The Core: Decentralization as the Real Signal
What does this have to do with blockchain? Everything. Culture is the new consensus mechanism. The AI-funding narrative is a classic “liquidity fragmentation” fallacy, exactly like the one VCs use to push new Layer2s. Remember when everyone said we needed dozens of L2s to scale Ethereum? Now we have liquidity sliced into a thousand pieces, and the users are still the same 50,000 whales. The AI funding panic is the same: policymakers look at a fragmented budget and cry “slowdown,” while the real action happens in the seams—in federated learning, zero-knowledge proofs for model verification, and decentralized compute networks.
I’ve been building the “Autonomous Ethos” curriculum at my platform for two years. We track the intersection of AI agents and crypto wallets. What we see is a shift in funding from centralized grants to decentralized token incentives. Projects like Bittensor, Render Network, and Akash Network are not waiting for DARPA. They are building their own liquidity—paid in tokens, earned by compute. The federal budget is a lagging indicator, not a leading one.
We do not build walls; we build bridges for value. The bridge here is between AI research and crypto’s permissionless capital. If federal funding slows, the private sector—and the crypto ecosystem—will fill the gap faster than any bureaucrat can draft a memo. I’ve seen it firsthand: during the 2022 bear market, my community turned to building survival kits for decentralization. Now, they are deploying AI inference models on-chain, not because the government told them to, but because the protocol rewards it.
The Contrarian: Why the Slowdown Might Be a Good Thing
Here’s the counter-intuitive truth: a slowdown in government AI funding could actually accelerate the decentralization of intelligence. The nuclear option is centralization—a handful of corporations controlling the world’s most powerful models. Government contracts often reinforce that concentration, funding the same three labs. When the spigot tightens, those labs have to compete for private capital, which opens the door for smaller, more agile teams using crypto-native mechanisms.
I remember the DeFi Summer of 2020. I accidentally discovered that yield farming strategies mirrored Renaissance banking—composability, leverage, counter-party risk. Now, I see the same pattern in AI: the most innovative models are emerging from open-source collaborations (Llama, Mistral) and from protocols that incentivize data and compute contributions. In the chaos of the chain, find the signal. The signal is that intelligence is becoming a resource to be cultivated, not a prize to be won. And the cultivation happens in the soil of decentralized networks, not in the marble halls of government funding agencies.
But let’s not be naive. There is a real risk: the “funding narrative” is a smoke screen for a deeper problem—the migration of talent away from public research. If the best minds leave universities for private labs, we lose the long-tail basic research that produces breakthroughs. However, this is not a funding problem; it’s a culture problem. And culture is something blockchain understands intimately. Tokenized reputation systems, like the Soulbound Identity project I launched in 2021, can create new incentives for academic contributions. The solution is not to throw more money at NSF; it’s to redesign the incentive layer using programmable money.
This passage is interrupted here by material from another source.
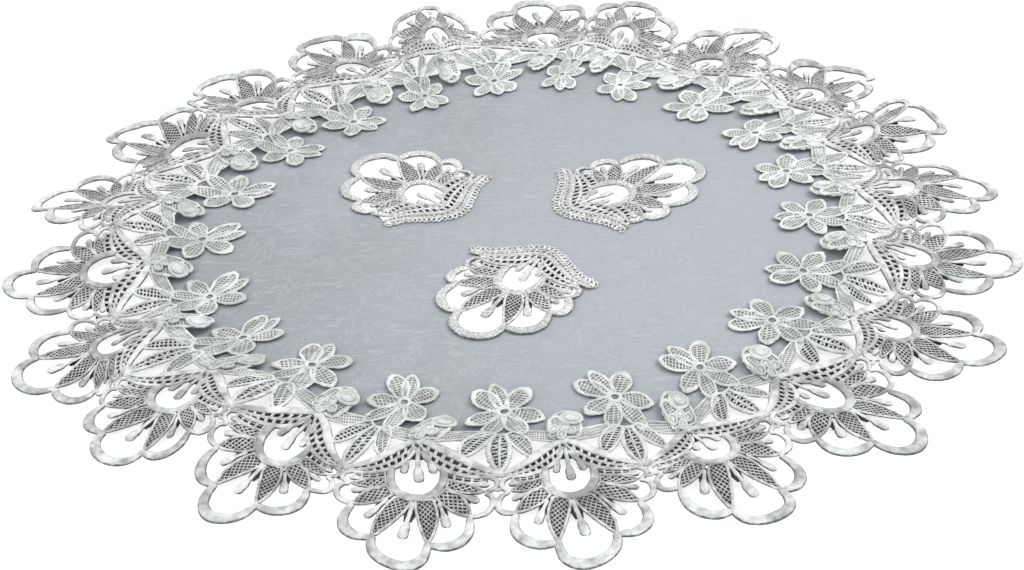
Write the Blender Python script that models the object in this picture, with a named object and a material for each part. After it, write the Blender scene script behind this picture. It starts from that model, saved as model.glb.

The Takeaway: Freedom is a Protocol, Not a Permission
The future of AI does not depend on a single president’s budget line. It depends on whether we can build bridges between the computational power of blockchains and the intelligence of AI. Ideas have no gas fees, only gravity. The gravity of the current debate is pulling us toward a false binary: either government funds or AI dies. But the true frontier is beyond that binary. It’s a world where AI models are funded by stakers, governed by DAOs, and verified by zero-knowledge proofs.
I have seen this vision become reality every day in my classroom. Students from 50 countries are building agents that trade, write code, and generate art—all on decentralized infrastructure. They don’t ask for permission from Washington. They ask for the right protocol.
The future is written in code, but felt in spirit. The spirit of this moment is one of resistance against centralization—whether from the state or from the corporation. The AI funding slowdown is a distraction. The real battle is for a decentralized intelligence layer that belongs to everyone. And in that battle, we do not need more government money. We need more bridges.
So forget the headlines. Look at the on-chain metrics: compute token pricing, model inference fees, staked value in AI protocols. That’s where the real signal lives. The rest is just noise—a wall built to contain our imagination. Let’s deconstruct it, one block at a time.